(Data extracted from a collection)
____________
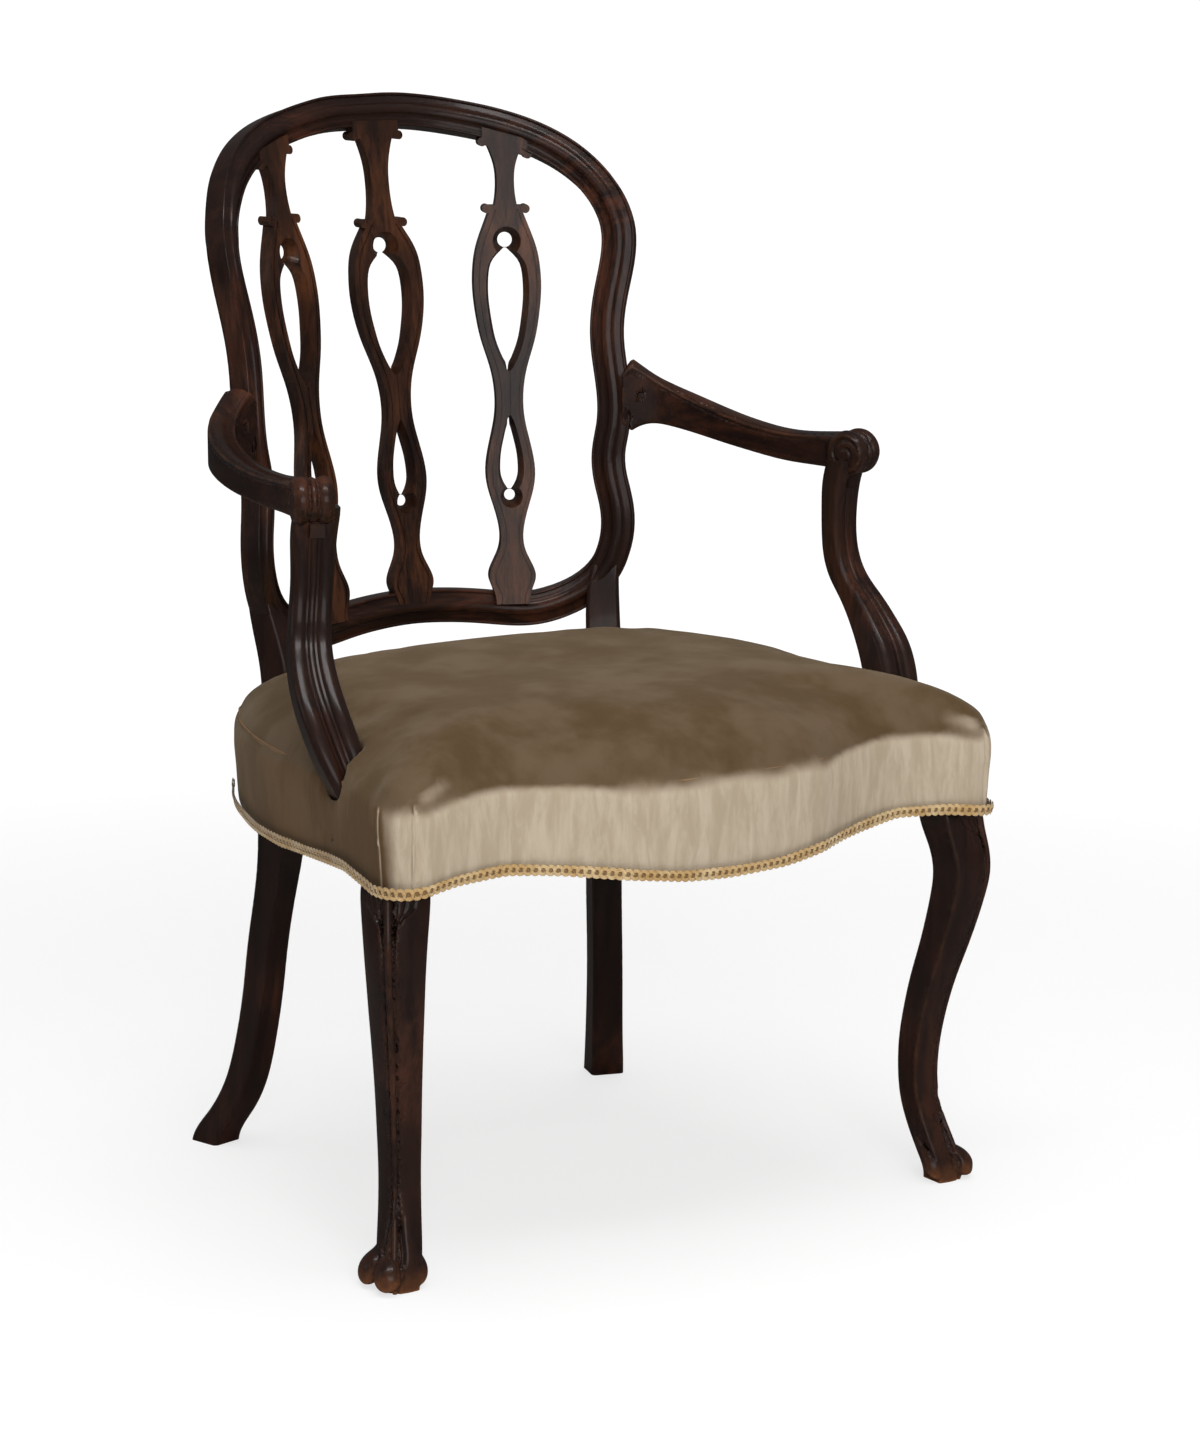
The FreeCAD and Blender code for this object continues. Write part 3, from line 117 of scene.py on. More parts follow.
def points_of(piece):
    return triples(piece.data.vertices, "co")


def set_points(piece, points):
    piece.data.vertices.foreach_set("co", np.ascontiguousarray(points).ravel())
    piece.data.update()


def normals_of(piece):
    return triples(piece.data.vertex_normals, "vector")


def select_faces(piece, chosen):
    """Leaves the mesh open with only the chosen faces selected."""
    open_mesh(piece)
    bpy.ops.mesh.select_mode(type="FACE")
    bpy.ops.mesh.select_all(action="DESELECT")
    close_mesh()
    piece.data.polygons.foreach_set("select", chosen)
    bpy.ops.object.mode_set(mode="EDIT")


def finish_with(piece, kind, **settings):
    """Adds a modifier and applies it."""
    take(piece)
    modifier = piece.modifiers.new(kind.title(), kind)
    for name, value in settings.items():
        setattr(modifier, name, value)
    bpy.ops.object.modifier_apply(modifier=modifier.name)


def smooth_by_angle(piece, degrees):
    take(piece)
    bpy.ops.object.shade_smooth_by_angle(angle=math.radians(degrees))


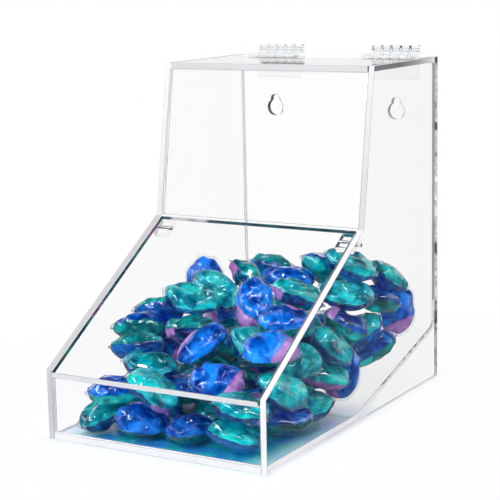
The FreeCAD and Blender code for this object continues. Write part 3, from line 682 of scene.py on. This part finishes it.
____________
### Your instructions
Repeat only the lines above, from the first line of the entries through the line that contains "piece.data.update()", including both ends.

### Answer
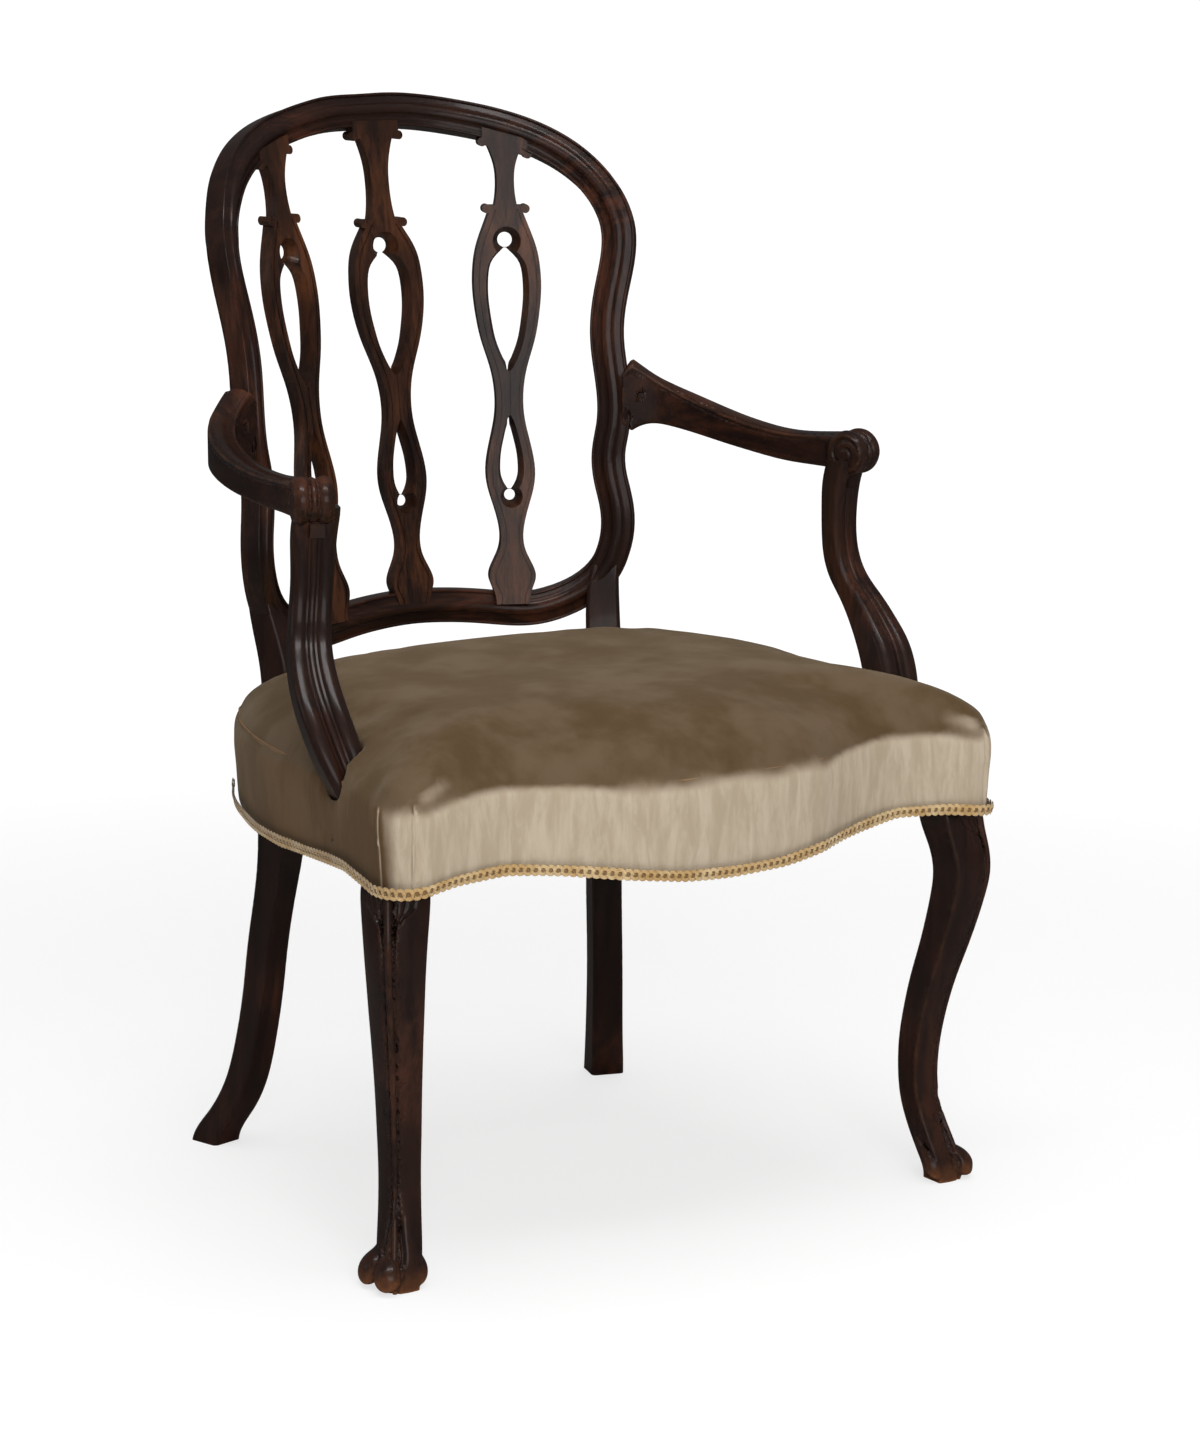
The FreeCAD and Blender code for this object continues. Write part 3, from line 117 of scene.py on. More parts follow.
def points_of(piece):
    return triples(piece.data.vertices, "co")


def set_points(piece, points):
    piece.data.vertices.foreach_set("co", np.ascontiguousarray(points).ravel())
    piece.data.update()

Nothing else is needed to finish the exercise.